_GOAL_
Extract each line bearing the word "Vector".
[Start]
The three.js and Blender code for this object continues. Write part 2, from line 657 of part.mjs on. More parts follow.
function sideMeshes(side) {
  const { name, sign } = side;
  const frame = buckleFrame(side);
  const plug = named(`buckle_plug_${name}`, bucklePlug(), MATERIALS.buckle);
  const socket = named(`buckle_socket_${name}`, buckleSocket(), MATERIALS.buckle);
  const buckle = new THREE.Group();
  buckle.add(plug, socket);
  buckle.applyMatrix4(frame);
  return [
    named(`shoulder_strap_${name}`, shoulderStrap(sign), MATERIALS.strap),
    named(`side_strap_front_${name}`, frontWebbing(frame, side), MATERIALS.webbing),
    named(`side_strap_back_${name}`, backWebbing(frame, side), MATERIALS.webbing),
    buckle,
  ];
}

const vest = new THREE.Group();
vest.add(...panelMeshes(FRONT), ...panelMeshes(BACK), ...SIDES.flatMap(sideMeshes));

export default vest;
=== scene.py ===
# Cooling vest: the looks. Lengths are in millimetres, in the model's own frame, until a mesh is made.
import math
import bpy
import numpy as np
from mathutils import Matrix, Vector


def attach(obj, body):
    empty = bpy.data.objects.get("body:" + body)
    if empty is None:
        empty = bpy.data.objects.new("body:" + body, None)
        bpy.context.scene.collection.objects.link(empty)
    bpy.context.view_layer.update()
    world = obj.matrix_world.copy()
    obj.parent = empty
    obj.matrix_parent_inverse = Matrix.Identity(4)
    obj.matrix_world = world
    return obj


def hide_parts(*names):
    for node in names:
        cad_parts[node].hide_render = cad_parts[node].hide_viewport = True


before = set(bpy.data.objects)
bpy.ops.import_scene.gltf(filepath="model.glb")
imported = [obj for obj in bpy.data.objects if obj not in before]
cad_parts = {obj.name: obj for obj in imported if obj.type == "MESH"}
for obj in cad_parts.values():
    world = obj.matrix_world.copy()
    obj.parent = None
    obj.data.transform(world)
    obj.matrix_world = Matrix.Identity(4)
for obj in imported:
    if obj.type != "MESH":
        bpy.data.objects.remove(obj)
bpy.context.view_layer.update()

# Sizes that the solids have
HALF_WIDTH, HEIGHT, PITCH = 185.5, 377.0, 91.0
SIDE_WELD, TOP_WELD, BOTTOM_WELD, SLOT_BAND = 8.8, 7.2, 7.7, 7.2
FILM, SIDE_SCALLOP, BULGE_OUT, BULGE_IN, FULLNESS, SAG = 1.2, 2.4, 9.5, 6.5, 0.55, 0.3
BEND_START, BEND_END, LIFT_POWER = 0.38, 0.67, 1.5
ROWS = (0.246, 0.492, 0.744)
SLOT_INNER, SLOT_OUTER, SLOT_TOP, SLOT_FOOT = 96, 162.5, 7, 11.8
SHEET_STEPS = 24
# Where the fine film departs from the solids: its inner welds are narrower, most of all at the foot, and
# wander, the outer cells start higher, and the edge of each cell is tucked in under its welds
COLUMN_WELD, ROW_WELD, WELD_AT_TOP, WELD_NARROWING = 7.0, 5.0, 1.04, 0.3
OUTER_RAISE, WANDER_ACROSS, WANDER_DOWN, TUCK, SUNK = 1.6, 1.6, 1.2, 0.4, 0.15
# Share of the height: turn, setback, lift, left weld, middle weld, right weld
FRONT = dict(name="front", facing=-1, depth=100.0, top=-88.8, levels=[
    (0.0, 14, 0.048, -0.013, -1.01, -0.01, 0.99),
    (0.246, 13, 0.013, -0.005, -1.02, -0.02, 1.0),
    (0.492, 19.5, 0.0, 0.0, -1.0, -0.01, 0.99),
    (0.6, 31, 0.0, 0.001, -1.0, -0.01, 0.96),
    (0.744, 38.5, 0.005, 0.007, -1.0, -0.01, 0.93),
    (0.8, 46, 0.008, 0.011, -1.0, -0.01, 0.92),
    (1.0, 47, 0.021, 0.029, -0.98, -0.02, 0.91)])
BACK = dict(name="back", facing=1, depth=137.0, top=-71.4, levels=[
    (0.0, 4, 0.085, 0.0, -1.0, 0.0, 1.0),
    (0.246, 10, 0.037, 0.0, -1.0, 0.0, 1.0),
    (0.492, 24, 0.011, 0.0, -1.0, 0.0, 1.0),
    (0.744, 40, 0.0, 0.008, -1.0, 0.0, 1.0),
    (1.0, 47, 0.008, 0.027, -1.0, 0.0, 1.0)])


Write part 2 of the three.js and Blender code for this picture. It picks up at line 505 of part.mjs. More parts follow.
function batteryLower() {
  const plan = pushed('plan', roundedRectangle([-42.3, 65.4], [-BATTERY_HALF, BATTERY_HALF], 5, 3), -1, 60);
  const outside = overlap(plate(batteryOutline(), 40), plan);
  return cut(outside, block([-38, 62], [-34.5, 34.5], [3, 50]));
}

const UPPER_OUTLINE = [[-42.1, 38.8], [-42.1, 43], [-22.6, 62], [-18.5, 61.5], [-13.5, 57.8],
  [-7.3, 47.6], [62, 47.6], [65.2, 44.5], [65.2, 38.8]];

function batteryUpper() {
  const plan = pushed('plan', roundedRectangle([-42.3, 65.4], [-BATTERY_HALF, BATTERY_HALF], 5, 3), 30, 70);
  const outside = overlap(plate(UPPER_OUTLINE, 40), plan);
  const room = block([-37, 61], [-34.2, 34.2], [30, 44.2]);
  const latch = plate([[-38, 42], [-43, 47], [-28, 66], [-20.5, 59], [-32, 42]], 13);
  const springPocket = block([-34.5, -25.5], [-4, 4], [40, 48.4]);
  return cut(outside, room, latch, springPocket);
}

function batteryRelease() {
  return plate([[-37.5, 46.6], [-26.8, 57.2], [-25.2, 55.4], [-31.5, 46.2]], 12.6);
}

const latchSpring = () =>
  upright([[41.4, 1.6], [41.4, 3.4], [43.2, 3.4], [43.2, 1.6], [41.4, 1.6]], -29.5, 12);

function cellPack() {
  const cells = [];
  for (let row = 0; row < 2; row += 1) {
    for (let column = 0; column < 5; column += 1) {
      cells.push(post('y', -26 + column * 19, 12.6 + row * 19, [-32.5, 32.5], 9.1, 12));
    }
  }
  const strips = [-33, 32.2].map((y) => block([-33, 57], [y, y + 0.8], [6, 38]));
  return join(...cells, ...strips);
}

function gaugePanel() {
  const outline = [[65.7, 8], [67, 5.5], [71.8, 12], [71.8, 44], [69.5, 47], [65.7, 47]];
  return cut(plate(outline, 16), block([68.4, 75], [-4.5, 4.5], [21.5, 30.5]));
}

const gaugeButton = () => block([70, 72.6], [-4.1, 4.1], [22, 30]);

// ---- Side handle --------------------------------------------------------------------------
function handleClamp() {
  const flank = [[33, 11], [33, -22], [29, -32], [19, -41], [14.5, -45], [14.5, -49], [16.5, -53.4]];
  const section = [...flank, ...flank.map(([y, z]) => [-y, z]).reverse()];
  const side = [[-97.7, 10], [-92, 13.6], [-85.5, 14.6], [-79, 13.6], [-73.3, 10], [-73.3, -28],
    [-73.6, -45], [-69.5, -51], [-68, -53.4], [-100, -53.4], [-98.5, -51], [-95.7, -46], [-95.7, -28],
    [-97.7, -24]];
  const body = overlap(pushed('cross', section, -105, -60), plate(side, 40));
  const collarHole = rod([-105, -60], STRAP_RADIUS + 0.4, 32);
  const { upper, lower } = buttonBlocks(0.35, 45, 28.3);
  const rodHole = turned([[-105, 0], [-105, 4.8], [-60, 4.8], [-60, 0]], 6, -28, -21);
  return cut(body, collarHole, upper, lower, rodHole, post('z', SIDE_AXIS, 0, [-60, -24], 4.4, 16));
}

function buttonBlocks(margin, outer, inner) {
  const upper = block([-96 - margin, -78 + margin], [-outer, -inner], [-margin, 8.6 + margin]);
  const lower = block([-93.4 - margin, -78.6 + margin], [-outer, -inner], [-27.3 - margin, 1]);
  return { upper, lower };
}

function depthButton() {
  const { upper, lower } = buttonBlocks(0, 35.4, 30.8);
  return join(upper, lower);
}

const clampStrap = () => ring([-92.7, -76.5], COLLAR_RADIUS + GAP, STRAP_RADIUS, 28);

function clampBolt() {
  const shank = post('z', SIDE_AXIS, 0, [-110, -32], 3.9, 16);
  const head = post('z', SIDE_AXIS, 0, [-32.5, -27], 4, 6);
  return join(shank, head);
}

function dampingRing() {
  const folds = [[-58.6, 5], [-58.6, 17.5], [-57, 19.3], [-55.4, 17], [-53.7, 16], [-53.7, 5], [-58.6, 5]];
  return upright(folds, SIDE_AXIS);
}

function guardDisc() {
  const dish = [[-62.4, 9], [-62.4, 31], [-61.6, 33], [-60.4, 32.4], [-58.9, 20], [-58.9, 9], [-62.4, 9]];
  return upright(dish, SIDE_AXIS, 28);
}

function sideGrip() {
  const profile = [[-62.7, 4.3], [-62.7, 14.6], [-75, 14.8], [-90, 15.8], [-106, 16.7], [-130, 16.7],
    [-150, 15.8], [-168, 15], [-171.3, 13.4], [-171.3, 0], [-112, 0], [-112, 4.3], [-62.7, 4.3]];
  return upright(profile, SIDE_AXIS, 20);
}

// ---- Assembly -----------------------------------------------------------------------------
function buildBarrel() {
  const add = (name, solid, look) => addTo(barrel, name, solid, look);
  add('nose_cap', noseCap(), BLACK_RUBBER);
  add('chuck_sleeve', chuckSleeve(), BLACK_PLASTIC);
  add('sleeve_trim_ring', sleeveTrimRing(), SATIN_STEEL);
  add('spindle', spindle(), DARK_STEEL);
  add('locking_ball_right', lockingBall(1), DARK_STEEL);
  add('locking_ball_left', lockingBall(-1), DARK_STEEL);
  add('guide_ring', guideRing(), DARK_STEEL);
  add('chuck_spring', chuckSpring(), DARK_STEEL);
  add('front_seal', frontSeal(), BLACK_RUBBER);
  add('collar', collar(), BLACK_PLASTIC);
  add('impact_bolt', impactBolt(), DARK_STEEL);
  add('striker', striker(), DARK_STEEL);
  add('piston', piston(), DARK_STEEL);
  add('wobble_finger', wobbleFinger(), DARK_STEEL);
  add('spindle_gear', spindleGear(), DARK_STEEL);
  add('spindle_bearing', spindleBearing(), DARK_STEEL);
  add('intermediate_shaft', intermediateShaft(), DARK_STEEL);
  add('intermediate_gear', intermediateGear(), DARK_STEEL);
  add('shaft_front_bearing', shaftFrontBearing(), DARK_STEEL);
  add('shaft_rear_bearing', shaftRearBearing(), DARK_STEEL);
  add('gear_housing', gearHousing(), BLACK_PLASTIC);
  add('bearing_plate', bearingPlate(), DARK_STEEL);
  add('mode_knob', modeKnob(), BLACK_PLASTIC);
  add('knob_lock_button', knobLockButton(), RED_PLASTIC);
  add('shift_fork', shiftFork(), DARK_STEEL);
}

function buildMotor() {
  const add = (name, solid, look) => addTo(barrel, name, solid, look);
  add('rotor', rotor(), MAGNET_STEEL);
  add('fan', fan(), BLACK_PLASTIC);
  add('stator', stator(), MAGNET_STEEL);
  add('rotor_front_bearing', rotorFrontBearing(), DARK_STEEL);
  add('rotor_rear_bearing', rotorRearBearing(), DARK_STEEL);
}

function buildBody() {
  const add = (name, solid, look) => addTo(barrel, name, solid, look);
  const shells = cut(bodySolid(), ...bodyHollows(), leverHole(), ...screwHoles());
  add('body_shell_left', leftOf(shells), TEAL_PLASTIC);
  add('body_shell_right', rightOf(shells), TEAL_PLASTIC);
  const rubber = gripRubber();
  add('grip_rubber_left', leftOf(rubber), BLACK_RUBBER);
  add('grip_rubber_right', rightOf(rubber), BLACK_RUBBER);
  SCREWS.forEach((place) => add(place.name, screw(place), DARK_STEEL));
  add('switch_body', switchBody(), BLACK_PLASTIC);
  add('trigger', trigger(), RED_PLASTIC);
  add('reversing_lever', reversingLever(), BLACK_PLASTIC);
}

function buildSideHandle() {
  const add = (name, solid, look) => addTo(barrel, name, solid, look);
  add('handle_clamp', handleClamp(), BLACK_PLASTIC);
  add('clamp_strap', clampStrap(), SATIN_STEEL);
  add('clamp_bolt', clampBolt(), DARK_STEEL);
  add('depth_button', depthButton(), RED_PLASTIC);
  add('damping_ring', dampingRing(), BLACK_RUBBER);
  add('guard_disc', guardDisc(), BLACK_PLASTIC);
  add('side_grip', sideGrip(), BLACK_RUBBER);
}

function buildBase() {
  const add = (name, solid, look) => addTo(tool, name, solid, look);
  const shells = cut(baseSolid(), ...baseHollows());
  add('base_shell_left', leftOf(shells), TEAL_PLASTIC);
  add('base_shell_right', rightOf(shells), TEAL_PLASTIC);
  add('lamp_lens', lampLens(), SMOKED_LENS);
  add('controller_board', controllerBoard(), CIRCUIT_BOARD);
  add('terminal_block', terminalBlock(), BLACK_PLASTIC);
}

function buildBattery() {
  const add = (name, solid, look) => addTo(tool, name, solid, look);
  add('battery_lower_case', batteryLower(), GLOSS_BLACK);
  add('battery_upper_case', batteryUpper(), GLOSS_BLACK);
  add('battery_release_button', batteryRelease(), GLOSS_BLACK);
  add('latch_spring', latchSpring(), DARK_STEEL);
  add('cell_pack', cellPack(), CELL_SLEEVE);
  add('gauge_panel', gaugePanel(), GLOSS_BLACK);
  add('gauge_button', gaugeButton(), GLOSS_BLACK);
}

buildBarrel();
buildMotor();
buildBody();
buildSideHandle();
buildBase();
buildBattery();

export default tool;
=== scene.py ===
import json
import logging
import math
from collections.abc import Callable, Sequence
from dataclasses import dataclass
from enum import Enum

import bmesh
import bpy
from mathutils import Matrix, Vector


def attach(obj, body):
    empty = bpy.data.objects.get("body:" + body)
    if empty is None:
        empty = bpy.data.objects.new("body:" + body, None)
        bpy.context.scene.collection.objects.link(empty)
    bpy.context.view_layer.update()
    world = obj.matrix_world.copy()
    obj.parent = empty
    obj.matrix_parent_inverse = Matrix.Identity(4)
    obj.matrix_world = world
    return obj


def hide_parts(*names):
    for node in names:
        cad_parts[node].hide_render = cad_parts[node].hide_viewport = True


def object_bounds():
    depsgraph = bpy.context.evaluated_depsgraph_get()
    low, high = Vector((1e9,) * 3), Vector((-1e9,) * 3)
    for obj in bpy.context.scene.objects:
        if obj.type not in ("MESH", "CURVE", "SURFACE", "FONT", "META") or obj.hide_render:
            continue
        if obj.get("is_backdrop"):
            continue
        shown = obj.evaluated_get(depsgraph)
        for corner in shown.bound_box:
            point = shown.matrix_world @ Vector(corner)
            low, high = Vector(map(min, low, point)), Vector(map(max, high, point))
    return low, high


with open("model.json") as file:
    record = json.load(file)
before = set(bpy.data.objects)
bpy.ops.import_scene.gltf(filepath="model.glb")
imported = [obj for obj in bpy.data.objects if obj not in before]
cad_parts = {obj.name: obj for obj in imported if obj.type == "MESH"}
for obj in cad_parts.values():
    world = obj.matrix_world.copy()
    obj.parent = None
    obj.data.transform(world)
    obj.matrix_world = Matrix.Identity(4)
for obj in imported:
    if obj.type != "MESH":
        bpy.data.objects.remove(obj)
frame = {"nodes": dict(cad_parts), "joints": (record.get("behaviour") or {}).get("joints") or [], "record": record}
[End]
_WRITTEN RESPONSE_
from mathutils import Matrix, Vector
from mathutils import Matrix, Vector
    low, high = Vector((1e9,) * 3), Vector((-1e9,) * 3)
            point = shown.matrix_world @ Vector(corner)
            low, high = Vector(map(min, low, point)), Vector(map(max, high, point))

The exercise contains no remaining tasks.